Lauren Gaul, the Rockettes
“Learn how to forgive yourself if you mess up. As a dance swing, that is the hardest part. But if you didn’t forgive yourself immediately, you play mind games on yourself the rest of the show.
“Also, train yourself to remain calm. You may be freaking out inside but you have to remain calm, appear calm to your cast, dance captains, and directors. You don’t want to put doubt in their mind or yours.”
Jonathan Fielding, “The Play That Goes Wrong”
“You can’t learn the lines too early! You don’t get an organic rehearsal process so you’re often left to your own devices learning the script. I’ve seen a few amazing understudies go on in their first weeks and even if they messed up the blocking, they could still hold their own with the lines.”
Amanda Flynn, “Wicked”
“Knowing your lines and what numbers to stand on are paramount to success because your mind will be on overload when you do actually go on, so you have to have it ingrained in you.
“Also, be an incredible observer. Watch what’s happening in rehearsal and onstage. Learn from the people doing it eight times a week. Learn without having to ask questions (unless you’re in your own understudy rehearsal) and never underestimate the power of the living room rehearsal. I was handed a script for ‘Wicked’ with Glinda’s blocking written in it by a stage manager. I taught it to myself in my living room and my first rehearsal (after music and choreography) was a run through with other understudies who had already had put-ins. I had taught myself the entire show by reading the blocking and watching Glinda on stage every night.”

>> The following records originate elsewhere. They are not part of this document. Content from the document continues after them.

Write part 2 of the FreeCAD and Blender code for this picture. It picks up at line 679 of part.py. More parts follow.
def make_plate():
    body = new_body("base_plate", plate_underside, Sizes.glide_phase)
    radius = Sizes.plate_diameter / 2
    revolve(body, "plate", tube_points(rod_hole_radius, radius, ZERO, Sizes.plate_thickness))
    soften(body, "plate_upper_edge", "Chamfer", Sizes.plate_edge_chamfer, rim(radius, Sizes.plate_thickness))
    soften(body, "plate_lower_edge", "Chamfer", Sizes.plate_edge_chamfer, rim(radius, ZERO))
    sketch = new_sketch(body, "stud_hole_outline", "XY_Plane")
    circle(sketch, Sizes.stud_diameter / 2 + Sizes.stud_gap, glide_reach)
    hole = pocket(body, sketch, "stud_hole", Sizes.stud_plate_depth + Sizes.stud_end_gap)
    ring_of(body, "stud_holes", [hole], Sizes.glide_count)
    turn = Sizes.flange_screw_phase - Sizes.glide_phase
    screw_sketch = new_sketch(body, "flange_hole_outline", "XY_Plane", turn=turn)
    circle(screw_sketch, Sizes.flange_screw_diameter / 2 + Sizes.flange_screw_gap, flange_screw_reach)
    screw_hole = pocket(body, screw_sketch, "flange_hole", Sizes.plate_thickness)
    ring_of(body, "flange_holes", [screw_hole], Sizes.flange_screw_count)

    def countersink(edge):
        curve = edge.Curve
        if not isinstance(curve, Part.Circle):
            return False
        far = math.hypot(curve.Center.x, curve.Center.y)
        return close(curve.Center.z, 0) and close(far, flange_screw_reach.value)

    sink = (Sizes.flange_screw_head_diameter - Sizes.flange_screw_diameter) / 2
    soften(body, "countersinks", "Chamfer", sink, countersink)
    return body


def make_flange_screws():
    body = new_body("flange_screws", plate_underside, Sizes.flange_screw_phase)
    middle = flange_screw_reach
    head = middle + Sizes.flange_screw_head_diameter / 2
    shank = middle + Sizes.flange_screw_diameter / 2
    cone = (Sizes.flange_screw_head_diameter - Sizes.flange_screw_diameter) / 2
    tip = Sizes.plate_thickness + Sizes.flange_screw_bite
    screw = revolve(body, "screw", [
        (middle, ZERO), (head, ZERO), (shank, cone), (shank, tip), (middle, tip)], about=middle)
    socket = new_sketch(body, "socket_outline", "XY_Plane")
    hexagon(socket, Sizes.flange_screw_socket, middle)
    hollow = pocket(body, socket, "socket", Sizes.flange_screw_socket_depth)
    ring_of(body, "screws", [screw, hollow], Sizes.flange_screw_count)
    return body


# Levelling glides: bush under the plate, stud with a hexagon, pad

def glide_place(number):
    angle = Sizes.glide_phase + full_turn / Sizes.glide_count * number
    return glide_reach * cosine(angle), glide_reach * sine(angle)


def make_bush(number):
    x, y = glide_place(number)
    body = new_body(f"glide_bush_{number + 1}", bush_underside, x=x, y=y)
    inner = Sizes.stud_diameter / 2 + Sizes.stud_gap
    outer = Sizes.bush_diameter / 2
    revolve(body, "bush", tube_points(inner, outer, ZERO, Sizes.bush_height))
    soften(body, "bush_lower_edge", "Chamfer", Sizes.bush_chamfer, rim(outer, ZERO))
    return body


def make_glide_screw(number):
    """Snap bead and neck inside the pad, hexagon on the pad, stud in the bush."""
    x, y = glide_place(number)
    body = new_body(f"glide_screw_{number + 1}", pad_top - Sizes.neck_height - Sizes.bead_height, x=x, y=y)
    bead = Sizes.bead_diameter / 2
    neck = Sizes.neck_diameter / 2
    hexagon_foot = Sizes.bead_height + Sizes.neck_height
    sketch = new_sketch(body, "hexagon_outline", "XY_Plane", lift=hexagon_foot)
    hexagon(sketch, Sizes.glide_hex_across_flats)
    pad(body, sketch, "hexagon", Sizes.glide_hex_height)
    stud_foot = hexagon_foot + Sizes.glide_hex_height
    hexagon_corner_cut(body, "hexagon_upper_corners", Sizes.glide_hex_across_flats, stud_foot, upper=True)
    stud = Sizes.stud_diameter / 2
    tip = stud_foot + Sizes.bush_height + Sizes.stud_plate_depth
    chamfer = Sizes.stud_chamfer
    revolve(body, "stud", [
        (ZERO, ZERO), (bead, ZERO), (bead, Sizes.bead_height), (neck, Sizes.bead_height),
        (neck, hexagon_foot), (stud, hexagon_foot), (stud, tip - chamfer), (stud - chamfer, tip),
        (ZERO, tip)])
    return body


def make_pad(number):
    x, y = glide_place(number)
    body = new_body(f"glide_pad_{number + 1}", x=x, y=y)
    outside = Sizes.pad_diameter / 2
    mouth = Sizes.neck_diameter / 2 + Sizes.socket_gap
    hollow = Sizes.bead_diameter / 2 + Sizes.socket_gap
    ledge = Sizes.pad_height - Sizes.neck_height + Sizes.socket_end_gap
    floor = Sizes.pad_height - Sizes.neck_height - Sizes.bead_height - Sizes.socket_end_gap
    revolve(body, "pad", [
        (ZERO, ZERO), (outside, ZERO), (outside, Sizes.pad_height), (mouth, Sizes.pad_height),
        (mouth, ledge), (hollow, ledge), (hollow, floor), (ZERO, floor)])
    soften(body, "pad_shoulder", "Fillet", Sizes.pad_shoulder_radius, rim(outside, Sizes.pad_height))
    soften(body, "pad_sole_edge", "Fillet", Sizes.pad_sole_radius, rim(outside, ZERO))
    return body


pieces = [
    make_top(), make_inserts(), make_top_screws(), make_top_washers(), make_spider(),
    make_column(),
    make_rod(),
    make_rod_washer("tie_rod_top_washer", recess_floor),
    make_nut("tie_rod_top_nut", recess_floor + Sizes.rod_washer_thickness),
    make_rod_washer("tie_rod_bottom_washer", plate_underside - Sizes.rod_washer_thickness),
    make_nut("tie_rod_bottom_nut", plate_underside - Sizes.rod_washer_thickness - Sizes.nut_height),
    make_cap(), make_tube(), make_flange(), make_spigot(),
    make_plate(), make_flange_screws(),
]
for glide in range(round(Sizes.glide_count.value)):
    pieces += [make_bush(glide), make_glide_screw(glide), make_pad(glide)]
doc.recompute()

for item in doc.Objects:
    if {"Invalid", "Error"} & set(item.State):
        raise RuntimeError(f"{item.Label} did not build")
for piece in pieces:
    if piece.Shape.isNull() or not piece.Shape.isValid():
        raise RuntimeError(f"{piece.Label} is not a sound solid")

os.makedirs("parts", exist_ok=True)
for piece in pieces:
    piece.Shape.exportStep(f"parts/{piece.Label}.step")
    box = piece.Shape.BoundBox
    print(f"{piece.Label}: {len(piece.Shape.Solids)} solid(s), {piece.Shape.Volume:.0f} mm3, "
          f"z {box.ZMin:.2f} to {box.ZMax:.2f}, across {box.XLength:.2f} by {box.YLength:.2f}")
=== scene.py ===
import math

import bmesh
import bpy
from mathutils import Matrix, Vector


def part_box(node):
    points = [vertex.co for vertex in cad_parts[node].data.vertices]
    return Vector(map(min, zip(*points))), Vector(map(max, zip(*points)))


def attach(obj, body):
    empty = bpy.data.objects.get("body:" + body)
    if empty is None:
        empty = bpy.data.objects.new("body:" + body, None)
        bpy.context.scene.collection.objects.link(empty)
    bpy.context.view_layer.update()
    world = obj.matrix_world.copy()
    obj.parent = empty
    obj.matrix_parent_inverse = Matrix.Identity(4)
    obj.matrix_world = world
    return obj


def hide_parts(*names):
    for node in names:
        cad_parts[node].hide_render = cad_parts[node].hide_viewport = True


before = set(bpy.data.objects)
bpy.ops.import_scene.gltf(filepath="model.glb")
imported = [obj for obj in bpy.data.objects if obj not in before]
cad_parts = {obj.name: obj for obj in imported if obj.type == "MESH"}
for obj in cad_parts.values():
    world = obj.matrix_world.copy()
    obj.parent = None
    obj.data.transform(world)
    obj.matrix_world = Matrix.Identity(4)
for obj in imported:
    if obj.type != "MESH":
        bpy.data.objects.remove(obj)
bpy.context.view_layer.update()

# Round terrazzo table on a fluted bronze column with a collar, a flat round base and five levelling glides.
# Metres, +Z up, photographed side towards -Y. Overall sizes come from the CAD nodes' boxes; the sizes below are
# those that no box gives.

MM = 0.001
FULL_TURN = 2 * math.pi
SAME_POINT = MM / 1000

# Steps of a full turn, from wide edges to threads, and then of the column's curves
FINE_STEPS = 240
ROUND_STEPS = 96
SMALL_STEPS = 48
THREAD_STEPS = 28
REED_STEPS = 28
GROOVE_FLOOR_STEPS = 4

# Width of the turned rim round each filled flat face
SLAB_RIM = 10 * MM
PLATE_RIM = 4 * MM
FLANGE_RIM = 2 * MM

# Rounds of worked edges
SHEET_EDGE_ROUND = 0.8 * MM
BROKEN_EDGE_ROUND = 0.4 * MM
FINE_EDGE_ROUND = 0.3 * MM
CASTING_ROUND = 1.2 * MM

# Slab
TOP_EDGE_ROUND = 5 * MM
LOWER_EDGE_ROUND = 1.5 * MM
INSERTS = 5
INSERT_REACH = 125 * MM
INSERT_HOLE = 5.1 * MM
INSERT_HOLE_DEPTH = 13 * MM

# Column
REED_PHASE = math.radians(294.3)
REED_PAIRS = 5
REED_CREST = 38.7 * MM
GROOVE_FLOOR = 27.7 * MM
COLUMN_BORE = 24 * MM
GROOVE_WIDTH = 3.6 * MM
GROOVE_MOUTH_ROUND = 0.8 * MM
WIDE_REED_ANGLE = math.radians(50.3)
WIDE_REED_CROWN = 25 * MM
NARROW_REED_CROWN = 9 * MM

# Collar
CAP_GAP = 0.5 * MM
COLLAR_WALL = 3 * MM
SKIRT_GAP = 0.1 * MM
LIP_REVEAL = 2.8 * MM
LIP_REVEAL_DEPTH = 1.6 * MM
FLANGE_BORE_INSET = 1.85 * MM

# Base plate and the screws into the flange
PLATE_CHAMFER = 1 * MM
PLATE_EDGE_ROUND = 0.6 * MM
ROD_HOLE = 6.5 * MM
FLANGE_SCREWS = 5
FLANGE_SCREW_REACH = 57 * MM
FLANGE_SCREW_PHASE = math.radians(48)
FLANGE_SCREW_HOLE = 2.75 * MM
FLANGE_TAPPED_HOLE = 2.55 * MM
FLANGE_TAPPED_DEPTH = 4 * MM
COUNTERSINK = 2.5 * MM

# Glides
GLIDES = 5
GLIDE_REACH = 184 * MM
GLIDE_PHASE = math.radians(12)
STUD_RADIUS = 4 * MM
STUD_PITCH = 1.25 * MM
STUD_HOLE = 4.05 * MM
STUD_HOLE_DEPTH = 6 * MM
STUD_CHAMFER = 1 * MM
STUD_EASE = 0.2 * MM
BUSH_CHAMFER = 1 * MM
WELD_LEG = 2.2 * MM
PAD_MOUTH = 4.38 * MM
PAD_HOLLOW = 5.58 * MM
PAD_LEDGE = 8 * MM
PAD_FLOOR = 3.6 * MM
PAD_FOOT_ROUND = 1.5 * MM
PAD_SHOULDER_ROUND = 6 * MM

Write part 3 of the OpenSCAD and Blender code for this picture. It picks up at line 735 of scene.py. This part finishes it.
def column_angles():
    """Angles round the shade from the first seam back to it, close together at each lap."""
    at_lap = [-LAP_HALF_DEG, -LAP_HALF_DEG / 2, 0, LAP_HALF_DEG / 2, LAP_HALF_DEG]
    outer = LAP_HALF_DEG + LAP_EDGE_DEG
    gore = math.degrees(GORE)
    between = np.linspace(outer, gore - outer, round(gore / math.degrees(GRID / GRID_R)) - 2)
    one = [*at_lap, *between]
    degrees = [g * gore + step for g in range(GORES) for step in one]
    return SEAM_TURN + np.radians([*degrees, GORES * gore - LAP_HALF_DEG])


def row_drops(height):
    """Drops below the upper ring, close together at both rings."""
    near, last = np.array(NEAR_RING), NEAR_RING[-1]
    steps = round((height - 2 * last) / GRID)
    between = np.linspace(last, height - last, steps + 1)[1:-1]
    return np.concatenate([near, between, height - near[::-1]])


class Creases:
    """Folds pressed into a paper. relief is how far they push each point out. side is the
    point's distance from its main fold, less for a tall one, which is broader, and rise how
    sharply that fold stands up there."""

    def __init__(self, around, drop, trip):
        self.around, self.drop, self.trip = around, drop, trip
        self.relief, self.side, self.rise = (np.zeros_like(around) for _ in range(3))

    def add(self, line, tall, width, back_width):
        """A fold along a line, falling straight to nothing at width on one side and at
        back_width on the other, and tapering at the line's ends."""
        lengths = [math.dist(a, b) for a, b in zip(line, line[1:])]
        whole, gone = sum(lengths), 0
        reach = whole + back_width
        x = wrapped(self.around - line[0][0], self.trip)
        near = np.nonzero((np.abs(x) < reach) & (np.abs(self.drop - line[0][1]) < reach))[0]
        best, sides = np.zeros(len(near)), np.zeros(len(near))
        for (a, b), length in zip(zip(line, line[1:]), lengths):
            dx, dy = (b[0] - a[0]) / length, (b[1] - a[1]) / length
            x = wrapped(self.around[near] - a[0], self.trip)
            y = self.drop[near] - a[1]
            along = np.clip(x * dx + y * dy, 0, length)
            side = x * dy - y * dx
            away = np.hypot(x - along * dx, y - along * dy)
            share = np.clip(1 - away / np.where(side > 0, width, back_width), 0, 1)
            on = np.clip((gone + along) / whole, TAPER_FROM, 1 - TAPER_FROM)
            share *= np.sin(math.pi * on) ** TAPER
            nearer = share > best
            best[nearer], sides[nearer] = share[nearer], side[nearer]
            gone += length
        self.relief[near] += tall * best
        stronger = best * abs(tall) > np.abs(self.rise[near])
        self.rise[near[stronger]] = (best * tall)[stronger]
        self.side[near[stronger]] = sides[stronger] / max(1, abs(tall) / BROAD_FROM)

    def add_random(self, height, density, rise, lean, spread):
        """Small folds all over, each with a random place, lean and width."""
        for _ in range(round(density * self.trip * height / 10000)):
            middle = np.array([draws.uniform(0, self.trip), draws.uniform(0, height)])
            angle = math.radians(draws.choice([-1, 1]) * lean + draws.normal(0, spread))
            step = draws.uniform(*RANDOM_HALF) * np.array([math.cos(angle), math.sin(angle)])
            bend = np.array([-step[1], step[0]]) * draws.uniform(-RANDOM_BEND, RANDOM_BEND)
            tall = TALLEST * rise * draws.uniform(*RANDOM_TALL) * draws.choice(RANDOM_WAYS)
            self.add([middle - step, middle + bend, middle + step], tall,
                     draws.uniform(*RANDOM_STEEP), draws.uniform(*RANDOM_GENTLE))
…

Leslie McDonel, “American Idiot,” “Hairspray”
“Do the choreography backstage to the music out of the monitors every night you’re not on. That’s the only way you won’t look like you’re thinking onstage. Then you can have a chance of being present.”
Raymond J. Lee, “Soft Power,” “Groundhog Day,” “Honeymoon in Vegas”
“I would hang out backstage (out of the way) when I wasn’t on and quietly do the lines along with whomever I was replacing/covering just to make sure I was aware of the pace of the scene.”
Frances Mercanti-Anthony, “Spring Awakening,” “Jerusalem,” “Cyrano de Bergerac”
“Thinking of yourself as second string is a great way to give a second string performance.”
Elise Vannerson, “Beautiful”
“You have to self-teach. Don’t wait for more rehearsal time; work hard on your own—you could go on without ever being taught the show from beginning to end!”
Sean McKnight, “Annie Get Your Gun,” “The Producers”
“If there’s a hole, chances are you’re supposed to be in it.”